In [1]:
from selenium import webdriver
from selenium.webdriver.chrome.service import Service
from selenium.webdriver.chrome.options import Options
from selenium.webdriver.common.by import By
from selenium.webdriver.support.select import Select
from selenium.webdriver.support.ui import WebDriverWait
from selenium.webdriver.support import expected_conditions as EC
from selenium.common.exceptions import NoSuchElementException
from selenium.common.exceptions import StaleElementReferenceException
from bs4 import BeautifulSoup
import pandas as pd
import pprint
import time
import csv
import re

# 크롬 드라이버 자동 업데이트
from webdriver_manager.chrome import ChromeDriverManager

In [2]:
class RetriesExceededError(Exception):
    def __init__(self, message):
        super().__init__(message)

        
def find_element_with_retry(driver_, by, value, waiting_sec=2.5, max_retries=10):
    retries = 0
    while retries < max_retries:
        try:
            element = WebDriverWait(driver_, waiting_sec).until(EC.presence_of_element_located((by, value)))
            return element
        except (NoSuchElementException, StaleElementReferenceException):
            retries += 1
            
    raise RetriesExceededError(f'{value}를 찾을 수 없음\n재시도 횟수 초과: {waiting_sec}초로 {max_retries}회 시도')

In [3]:
# 브라우저 꺼짐 방지
chrome_options = Options()
chrome_options.add_experimental_option("detach", True)

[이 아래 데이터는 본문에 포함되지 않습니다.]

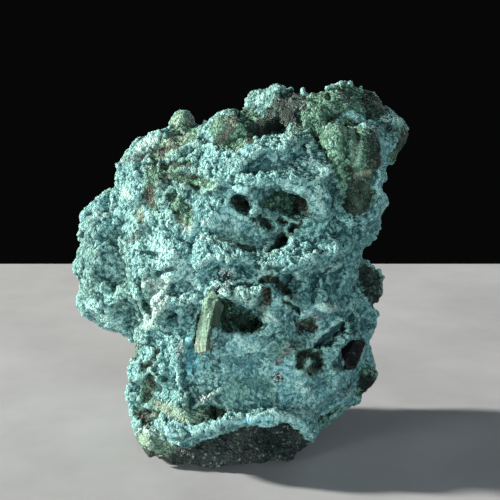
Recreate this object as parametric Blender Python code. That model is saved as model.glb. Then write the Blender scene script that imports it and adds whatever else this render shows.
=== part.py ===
"""A hand specimen of blue-green copper crust that grew over lumps of dark green malachite.

Metres, +Z up. The tables below are in millimetres and degrees. The front faces -Y, and the
specimen stands on the broken malachite at its foot, which is cut flat on z = 0.
"""

import math

import bmesh
import bpy
from mathutils import Euler, Matrix, Vector, noise

MM = 0.001

# Masses that make up the crusted body: centre, radii, turn about X, Y and Z.
BODY_MASSES = {
    "core": ((3, 3, 43), (25, 23, 27), (0, 0, 0)),
    "upper_body": ((10, 0, 62), (24, 20, 16), (0, -6, 0)),
    "upper_left": ((-7, 4, 67), (14, 15, 11.5), (0, 0, 0)),
    "brow": ((7, -8, 70.5), (17, 15, 8.5), (0, -6, 0)),
    "lower_body": ((3, 0, 23), (25, 20, 20), (0, 0, 0)),
    "left_body": ((-13, 0, 45), (17, 18, 22), (0, 10, 0)),
    "left_lobe": ((-28.5, 8, 42.5), (12, 14, 17.5), (0, 4, 0)),
    "left_lobe_top": ((-31.5, 7, 51), (8.7, 12, 10), (0, 0, 0)),
    "left_foot": ((-14.5, -1, 22), (11.5, 15, 16), (0, 0, 0)),
    "shoulder": ((-18, 7, 63), (12, 14, 13), (0, 0, 0)),
    "shoulder_top": ((-22, 6, 67.5), (7.5, 10, 7.2), (0, -20, 0)),
    "shoulder_edge": ((-22, 6, 56), (8, 12, 12), (0, 0, 0)),
    "right_flank": ((17, 2, 49), (12, 17, 18), (0, 0, 0)),
    "right_shoulder": ((23.5, -1, 59.5), (10.5, 15, 12), (0, 0, 0)),
    "right_foot": ((20, 2, 27), (12.5, 16, 15), (0, 10, 0)),
    "right_low": ((17.5, 1, 14.5), (11.5, 14, 11.5), (0, 0, 0)),
    "lower_front": ((-1, -7, 14), (17, 14, 8), (0, 0, 0)),
    "ledge_root": ((7, -8, 50.5), (18, 12, 6), (0, -6, 0)),
    "back_bulge": ((2, 16, 40), (24, 14, 26), (0, 0, 0)),
    "back_lobe_left": ((-13, 19, 57), (11, 10, 11), (0, 0, 0)),
    "back_lobe_right": ((13, 18, 60), (12, 10, 12), (0, 0, 0)),
    "back_lobe_middle": ((0, 23, 40), (10, 9, 11), (0, 0, 0)),
    "back_low_left": ((-9, 19, 20), (12, 10, 13), (0, 0, 0)),
    "back_low_right": ((13, 19, 23), (11, 10, 12), (0, 0, 0)),
}

# Lumps of malachite that stand out of the crust.
MALACHITE_LUMPS = {
    "shoulder_knob": ((-14, 13, 76), (3.8, 4.5, 5), (0, 0, 0)),
    "shoulder_ridge": ((-20.5, 5, 73), (8, 8, 4), (0, -30, 0)),
    "middle_knob_left": ((-4, -4, 78), (4.5, 6, 4.5), (0, 20, 0)),
    "middle_knob_right": ((2, -4, 77), (6, 7, 5), (0, 15, 0)),
    "middle_back": ((-1, 5, 78), (5.5, 6, 5), (0, 0, 0)),
    "crown_back": ((6, 9, 82), (5, 6, 4.5), (0, 0, 0)),
    "crown_grey": ((11, 5, 82), (6, 8, 6), (0, 0, 0)),
    "crown_left": ((16.5, -1, 80.8), (7, 8, 6.5), (0, 0, 0)),
    "crown_middle": ((22, 1, 83.2), (6.5, 9, 6), (0, 0, 0)),
    "crown_right": ((27, 2, 80.5), (6.5, 9, 6.8), (0, 0, 0)),
    "bulb_front": ((21.5, -15, 74.5), (4.6, 8, 8.5), (0, -10, 0)),
    "bulb_side": ((28, -12, 71.5), (4.6, 9, 9.5), (0, 8, 0)),
    "bulb_low": ((27, -12, 63.5), (5.5, 8, 6), (0, 0, 0)),
    "right_lump": ((29.6, 5, 38), (4, 6, 5.5), (0, 15, 0)),
    "right_foot_lump": ((29.6, 1, 19), (4.6, 6, 6.5), (0, 8, 0)),
    "finger": ((-6.8, -20, 36.5), (2, 3, 8), (0, 8, 0)),
}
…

user_agent = "Mozilla/5.0 (Windows NT 10.0; Win64; x64) AppleWebKit/537.36 (KHTML, like Gecko) Chrome/116.0.0.0 Safari/537.36"
chrome_options.add_argument(f'user-agent={user_agent}')
# 불필요한 에러 메세지 없애기
chrome_options.add_experimental_option("excludeSwitches", ["enable-logging"])
driver = webdriver.Chrome(ChromeDriverManager().install(), options=chrome_options)
# service = Service(executable_path=ChromeDriverManager().install())
# driver = webdriver.Chrome(service=service, options=chrome_options)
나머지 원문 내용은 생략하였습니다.